Iran’s new influence in Iraq – after the 2003 U.S. invasion replaced the Sunni Saddam Hussein with an elected, Shi’ite-led government – had already put Saudi Arabia on the defensive. And Tehran’s nuclear dispute with the West and Israel has alarmed oil-exporting neighbors, who fear a war, with all the upheaval it would bring.
One Arab League ambassador said Gulf states hoped Rohani, a former nuclear negotiator, might help to defuse that tension.
But a Gulf envoy at the League said Rohani would have little power and was unlikely, in any case, to differ in his views: “They all aim to export the Iranian revolution to neighboring states and interfere in the Gulf states and Syria and Lebanon.”
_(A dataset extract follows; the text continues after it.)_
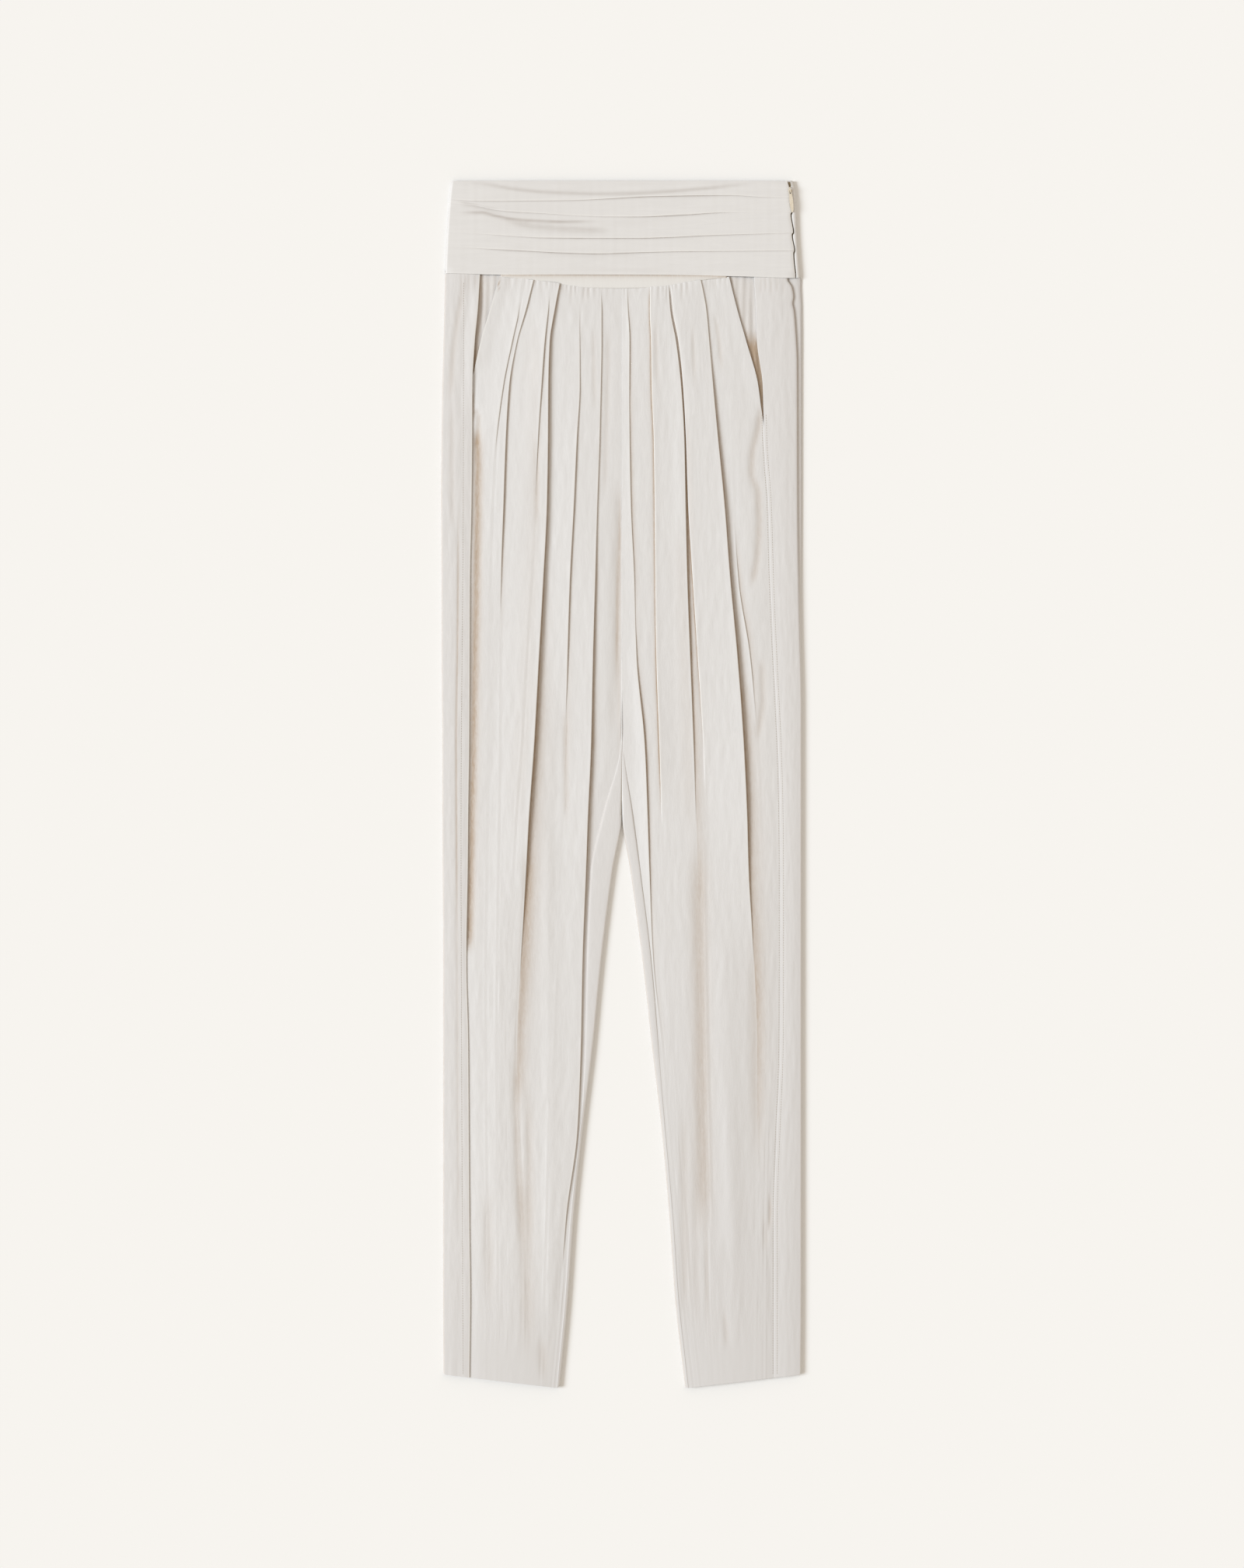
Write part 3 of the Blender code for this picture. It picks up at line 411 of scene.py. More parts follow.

For Shi’ites who live in Sunni-ruled states, and often complain of being unfairly branded as agents of the Persian-speaking power, any reduction in tension would be welcome.
Khalil Ebrahim al-Marzooq of Bahrain’s opposition al-Wefaq party, which speaks for many Shi’ites, said the election might bring warmer ties across the Gulf that would help his community.
“When relations are better,” he said, “it gives the government no excuses to deprive the people of Bahrain of their rights.”
Jafar al-Shayab, a former elected official in the mainly Shi’ite Saudi district of Qatif, said: “If this sectarian war going on in the region can cool down or stabilize, that will help to improve the relations between the Sunnis and the Shi’ites here.”
Khalil al-Anani, a senior fellow at Washington’s Middle East Institute currently in Cairo, said Rohani’s ability to induce the Iranian leadership to take the heat out of its standoff with the Sunni Arab powers was unclear, but of vital importance.
“Mending Iran’s relations with Arabs would require Rohani to secure strong support from other influential power centers in Iran … which is unlikely in the short term,” he said.
“The question of whether Rohani can be another Khatami is important and crucial for both Iran and the Arabs.”